I'm trying to learn some scheme and I have a tricky problem. What I would
like to do is to use scheme functions to handle veeery long lists. In fact,
there shouldn't be any limit to the length. For example, I'd like to get a
intersection of two or more lists e.g. (1 2 3 4 5)  (1 3 5) and (1 2 4 5)
each saved on a file. Is there a way to use common scheme functions to do
this nicely so that the functions themselves wouldn't need to know that they
are handling file data instead of internal data. The idea is not to load the
whole content to memory at once, but as needed, and the system shouldn't get
slower the longer the lists are. So, I guess, the system should read each
list item one by one from a file and save the correct items to another file,
one by one. I have actually managed to make this kind of function, but the
problem is that the code is heavy and ugly and I would have to customize it
to each list operation. There are many good list operations I'd like use,
but can't because of the size limit.

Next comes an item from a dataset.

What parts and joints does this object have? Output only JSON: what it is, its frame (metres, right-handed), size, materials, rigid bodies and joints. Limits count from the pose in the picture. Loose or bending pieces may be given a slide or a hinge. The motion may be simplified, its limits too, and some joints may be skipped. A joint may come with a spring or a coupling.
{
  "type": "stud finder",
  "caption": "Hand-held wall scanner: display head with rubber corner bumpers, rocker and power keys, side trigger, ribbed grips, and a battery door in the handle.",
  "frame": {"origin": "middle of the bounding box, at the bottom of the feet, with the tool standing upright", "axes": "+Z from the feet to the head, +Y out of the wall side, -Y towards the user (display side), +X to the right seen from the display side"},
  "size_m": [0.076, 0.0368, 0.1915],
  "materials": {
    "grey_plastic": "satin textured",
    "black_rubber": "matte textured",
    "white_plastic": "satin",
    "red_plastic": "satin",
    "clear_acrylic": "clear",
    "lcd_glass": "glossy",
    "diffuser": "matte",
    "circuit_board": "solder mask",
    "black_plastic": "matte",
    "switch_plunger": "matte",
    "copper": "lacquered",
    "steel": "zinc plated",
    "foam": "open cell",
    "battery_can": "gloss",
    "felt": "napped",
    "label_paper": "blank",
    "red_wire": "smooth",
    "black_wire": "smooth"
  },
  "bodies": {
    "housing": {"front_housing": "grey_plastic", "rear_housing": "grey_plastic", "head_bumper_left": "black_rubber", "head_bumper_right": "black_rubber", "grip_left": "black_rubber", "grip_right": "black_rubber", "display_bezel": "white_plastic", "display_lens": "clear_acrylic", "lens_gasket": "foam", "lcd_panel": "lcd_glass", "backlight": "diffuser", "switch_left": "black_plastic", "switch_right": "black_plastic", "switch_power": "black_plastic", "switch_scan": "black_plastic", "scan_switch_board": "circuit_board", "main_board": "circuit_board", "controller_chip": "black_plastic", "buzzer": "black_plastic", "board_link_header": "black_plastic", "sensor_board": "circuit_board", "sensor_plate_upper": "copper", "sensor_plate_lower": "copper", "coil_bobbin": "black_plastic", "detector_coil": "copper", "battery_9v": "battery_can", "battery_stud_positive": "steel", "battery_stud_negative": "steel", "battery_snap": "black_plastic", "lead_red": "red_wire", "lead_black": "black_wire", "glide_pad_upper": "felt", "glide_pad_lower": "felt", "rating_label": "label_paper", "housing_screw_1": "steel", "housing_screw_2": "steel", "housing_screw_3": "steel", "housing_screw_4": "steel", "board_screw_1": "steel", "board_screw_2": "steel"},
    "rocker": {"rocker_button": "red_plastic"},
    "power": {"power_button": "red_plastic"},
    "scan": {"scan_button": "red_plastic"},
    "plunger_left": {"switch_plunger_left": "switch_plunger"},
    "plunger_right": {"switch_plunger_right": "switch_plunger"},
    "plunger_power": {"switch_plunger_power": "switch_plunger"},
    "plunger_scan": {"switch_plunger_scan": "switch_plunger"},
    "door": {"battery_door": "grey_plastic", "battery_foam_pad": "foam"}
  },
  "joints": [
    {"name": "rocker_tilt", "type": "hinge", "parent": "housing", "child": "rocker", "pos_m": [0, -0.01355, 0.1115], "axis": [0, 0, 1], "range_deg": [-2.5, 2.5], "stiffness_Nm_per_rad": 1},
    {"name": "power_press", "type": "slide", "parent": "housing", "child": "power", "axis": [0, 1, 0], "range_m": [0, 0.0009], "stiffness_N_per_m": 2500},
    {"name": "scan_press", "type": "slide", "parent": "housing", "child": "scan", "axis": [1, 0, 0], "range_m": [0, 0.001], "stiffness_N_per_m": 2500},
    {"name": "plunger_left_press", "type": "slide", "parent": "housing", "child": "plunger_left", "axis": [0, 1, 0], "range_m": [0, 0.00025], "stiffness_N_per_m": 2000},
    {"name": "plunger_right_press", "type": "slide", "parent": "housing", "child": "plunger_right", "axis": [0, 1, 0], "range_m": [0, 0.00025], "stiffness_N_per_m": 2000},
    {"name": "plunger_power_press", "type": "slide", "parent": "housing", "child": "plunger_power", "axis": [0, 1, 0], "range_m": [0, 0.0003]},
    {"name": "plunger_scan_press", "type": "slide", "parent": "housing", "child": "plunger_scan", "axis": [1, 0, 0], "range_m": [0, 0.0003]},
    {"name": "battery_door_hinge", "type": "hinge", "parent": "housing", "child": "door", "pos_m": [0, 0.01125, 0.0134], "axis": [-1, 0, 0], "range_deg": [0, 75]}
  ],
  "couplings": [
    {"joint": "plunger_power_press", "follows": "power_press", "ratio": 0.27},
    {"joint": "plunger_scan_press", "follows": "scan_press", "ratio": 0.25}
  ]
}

Is there a solution to this???

Thanks,
Jukka



Fri, 11 May 2001 03:00:00 GMT  
 Using file data transparently as internal data?

Quote:

> I'm trying to learn some scheme and I have a tricky problem.  What I would
> like to do is to use scheme functions to handle veeery long lists.  In fact,
> there shouldn't be any limit to the length.  For example, I'd like to get a
> intersection of two or more lists e.g. (1 2 3 4 5) (1 3 5) and (1 2 4 5) each
> saved on a file.  Is there a way to use common scheme functions to do this
> nicely so that the functions themselves wouldn't need to know that they are
> handling file data instead of internal data.  The idea is not to load the
> whole content to memory at once, but as needed, and the system shouldn't get
> slower the longer the lists are.  So, I guess, the system should read each
> list item one by one from a file and save the correct items to another file,
> one by one.  I have actually managed to make this kind of function, but the
> problem is that the code is heavy and ugly and I would have to customize it
> to each list operation.  There are many good list operations I'd like use,
> but can't because of the size limit.  Is there a solution to this???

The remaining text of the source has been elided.